As many 3Ls are looking for post-graduation jobs, or if they received an offer and are negotiating the terms of employment, and even 2Ls and 1Ls applying for internships, it is an essential step to ensure you are negotiating your salary before committing. Trying to negotiate your salary can be intimidating, especially if you feel like you need more negotiating power. Yet, your starting salary is the most important salary to negotiate, as all future rates will be based on that first amount. 

First, why should you negotiate your salary? Does it make that big of a difference?
  • 58% of young professionals do not negotiate their salary 

  • Those who negotiate their salary make an average of $5,000 more than their peers. 

  •  42% of women claim they do not feel comfortable negotiating their salary, while the percentage for men is 33%.  

  • Most employers only post 25% - 75% of the actual salary for that position. 

  • Even though people of color are just as likely to negotiate (or not negotiate) as white peers, employers provide $300 less of a counteroffer to people of color than white. 

The point I want to emphasize is that, regardless of your ethnicity, education, experience or gender, it's crucial to negotiate your salary. In the following, I explain one of my favorite tools to use when determining the salary I want, the range I should be applying for, and the numbers to bring into salary negotiations.

One of my favorite tools for determining what salary I should expect or ask for is the Robert Half Salary Guide. Every year, the staffing agency conducts research on multiple industries. You can compare your education level, career level, where you live, and more. 

Step 1: Start your search
Search for the job title and location you want. Although Jackson, MS, is not an option, I use Memphis, TN, as it is a city close to Jackson with a similar population and career opportunities. 

Step 2: Look at how you compare 
Robert Half breaks down the salary into levels of experience. Determine where you fall to pinpoint the smaller range you should be looking towards. Most students graduating will fall in the 50th percentile. Below shows that as a first-year associate, you should be negotiating to receive around $90,720 as your salary. Factors like whether you were on Moot Court, Law Review, or had any internships that gave you specific experience may lower or raise the amount you should be asking for.

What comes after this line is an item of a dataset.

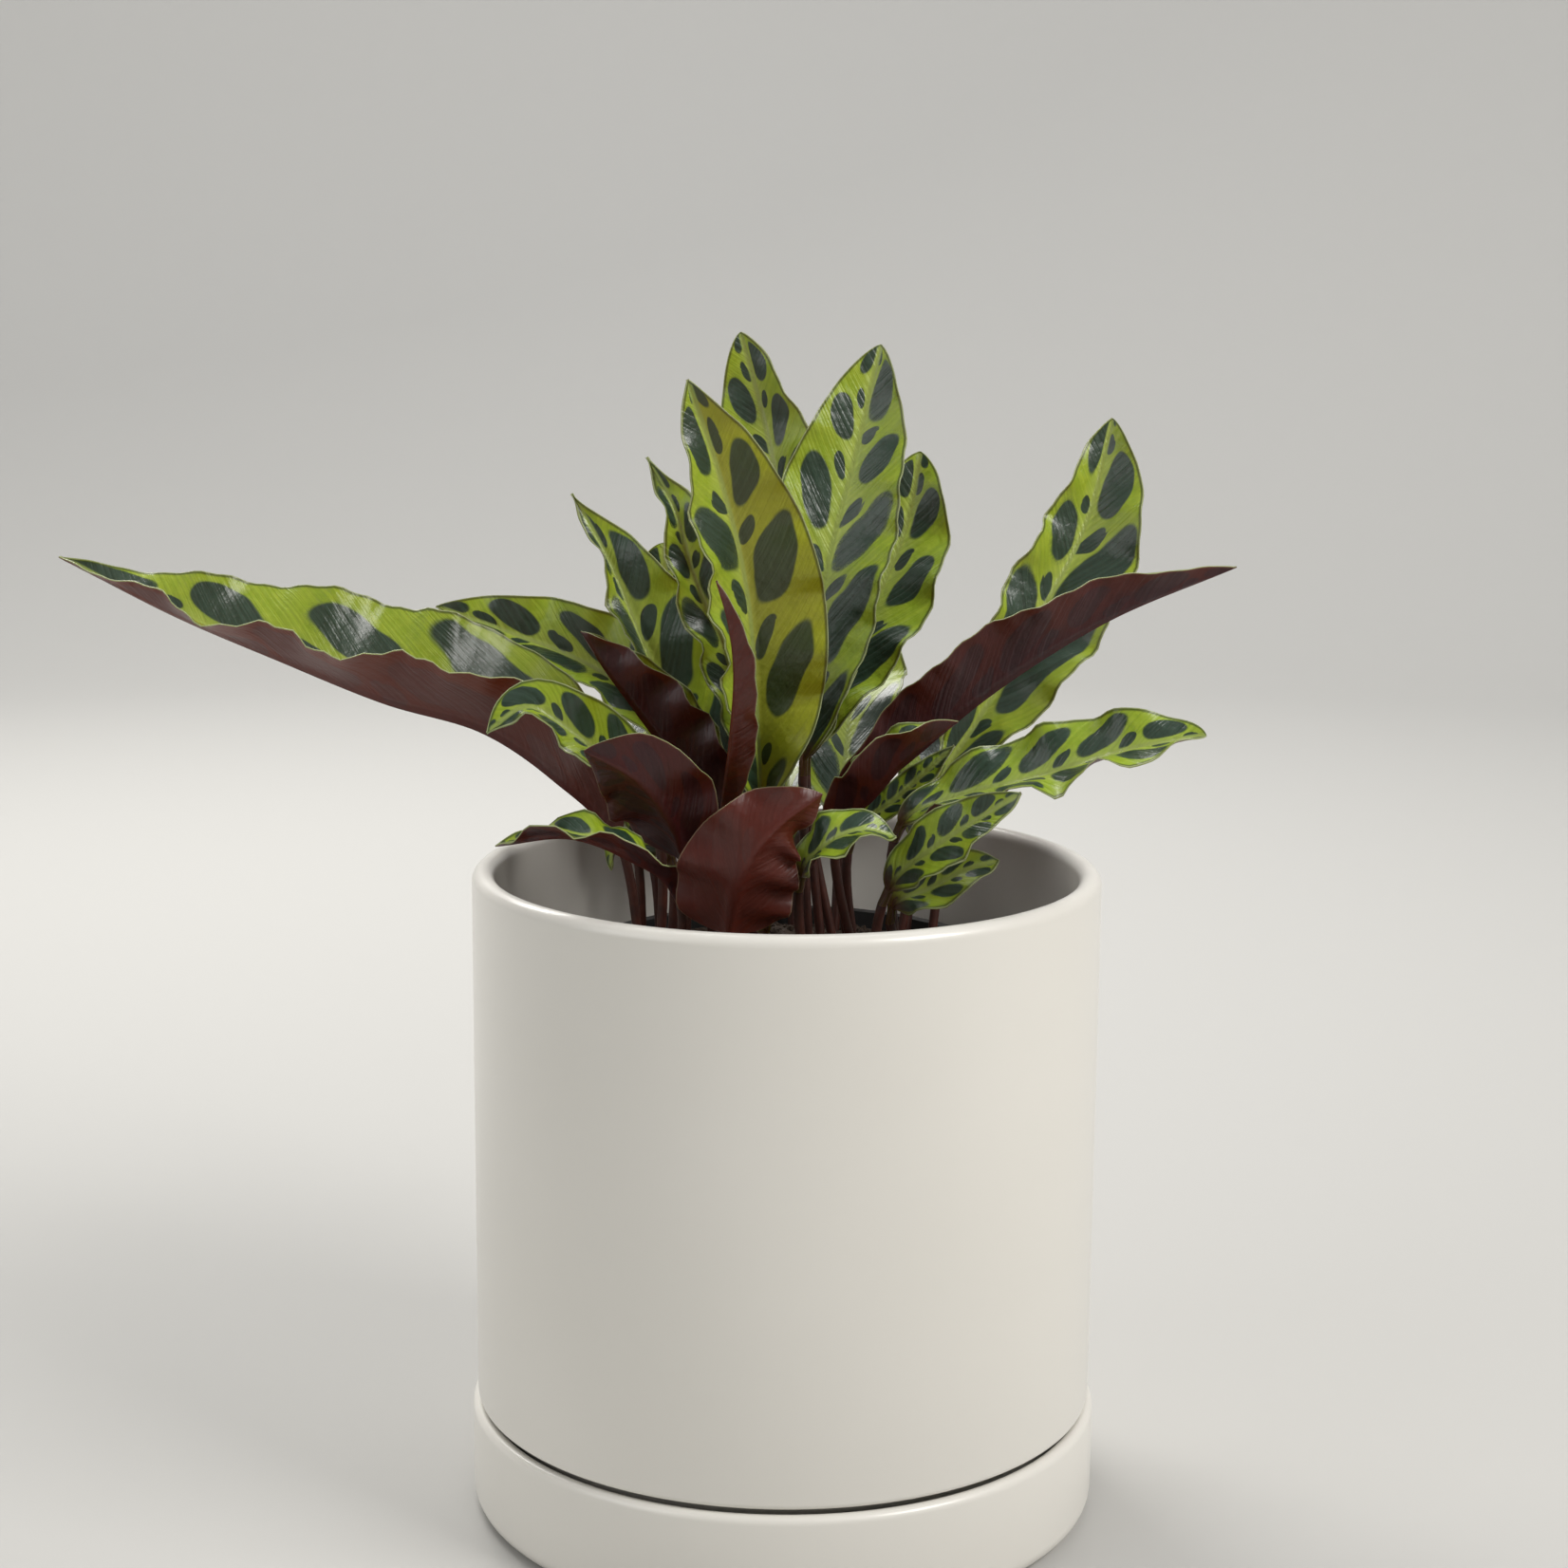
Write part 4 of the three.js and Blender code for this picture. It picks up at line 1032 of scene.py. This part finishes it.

Step 3: Check the trends to tailor your resume and title search
Here are the top trends to expect this year in the legal industry! 
  • High demand for litigation 

  • Smaller firms are emphasizing a positive work culture 

  • In-house legal teams are looking for people in compliance and data privacy 

  • Top jobs: contract manager, In-house counsel, and litigation manager 

  • Top industries: finance, healthcare, insurance, and manufacturing 

  • Top practice areas: litigation, ethics & compliance, labor & employment, privacy & data security. 

They even show the skills that hiring managers will provide higher salaries if the candidate has them. 

Step 4: Negotiate and Apply! 
Don’t put all your eggs in one basket, even after you receive a job offer. While you’re using these tools to negotiate your salary, keep applying to other jobs. Robert Half will then give you some of the most recent job posts that match the job description you were looking at. Even if you are not looking for work in the city you searched, you can use these jobs to help you understand the job descriptions you should be looking for.

Overall, if you are not negotiating your salary, you are likely missing out on a significant amount of money! Even if you are a 1L or 2L, use this tool to help target your skills over the next few years or negotiate your internship pay!